My GPT2 pretraining loss, accuracy become wrong!

TL;DR

I got 30% token prediction accuracy for pretraining GPT2. Is it normal accuracy?
The Loss was about 4.2, The PPL was about 19
(Tools: Huggingface GPT2, ByteBPE, Deepspeed)


This is my report for pre-training gpt2 with conversational sentence

Because of short utterance, I only trained for short ‘nctx’. This is my configuration for gpt2


# 24 layer, 16 head, 1024 embed,
kogpt2_config_345m = {
    "initializer_range": 0.02,
    "layer_norm_epsilon": 1e-05,
    "n_ctx": 64,
    "n_embd": 1024,
    "n_head": 16,
    "n_layer": 24,
    "n_positions": 64,
    "vocab_size": 32000,
    "activation_function": "gelu"
}

Also, the vocab is huggingface byte-level BPE and the model is huggingface GPT2LMHeadModel
And I trained the model with RTX8000 * 2 (which are 48GB*2)
Also, I used deepspeed with thisconfig

{
  "train_batch_size": 1792,
  "gradient_accumulation_steps": 2,
  "optimizer": {
    "type": "Adam",
    "params": {
      "lr": 1e-3
    }
  },
  "fp16": {
    "enabled": true,
    "loss_scale": 0
  },
  "zero_optimization": {
    "stage": 2,
    "allgather_partitions": true,
    "allgather_bucket_size": 5e8,
    "overlap_comm": false,
    "reduce_scatter": true,
    "reduce_bucket_size": 5e8,
    "contiguous_gradients": false,
    "cpu_offload": true
  },
  "scheduler": {
    "type": "WarmupLR",
    "params": {
      "warmup_min_lr": 0,
      "warmup_max_lr": 1e-3,
      "warmup_num_steps": 4000
    }
  }
}

And my loss is

outputs = self.model_engine(token_ids) # (batch_size, max_len, embed_dims)
logits = outputs.logits
# Cross Entropy
loss = self.loss_function(logits.transpose(2, 1), label) # (batch_size, max_len)

mask = mask.half()
loss = loss.half()

...

const = torch.zeros(1).to(args.local_rank).half()
masked_loss = torch.where(mask == 1, loss, const)

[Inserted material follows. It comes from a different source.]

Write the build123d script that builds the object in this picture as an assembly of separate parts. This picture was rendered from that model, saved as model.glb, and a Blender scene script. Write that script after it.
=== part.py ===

# Max integer of fp16 is 65536.0
# The sum of loss should not be larger than the max integer
# Thus, the loss is averaged for sequence length first and those values are averaged on batch size
sub_loss = masked_loss.sum(dim=-1)
sub_mask = mask.sum(dim=-1)
sub_avg = sub_loss/sub_mask
loss_avg = sub_avg.mean()
self.model_engine.backward(loss_avg)

Because of fp16 limitations, I used mean of mean to get global mean of loss batch

And finally, I got this result (Loss (eval) ~= 4.2, Acc (eval) ~= 30%, PPL ~= 19 )

W&B Chart 2021. 2. 19. 오후 4_28_06

W&B Chart 2021. 2. 19. 오후 4_28_34

W&B Chart 2021. 2. 19. 오후 4_30_12

Is it normal to get 30% accuracy on prediction token?

The PPL is similar with that of the GPT2, which is known as 17

Thank you.

111460 I’m curious to know if you got an answer to this question or if you found out if there’s a way to reduce the loss further. I’m running some experiments with a Transformer Encoder only (simple GPT with 4k tokens) and after a few hundred iterations, I’m seeing a loss of ~4.7 - which seems consistent with your observations. I wanted to check and see if there’s something going on here.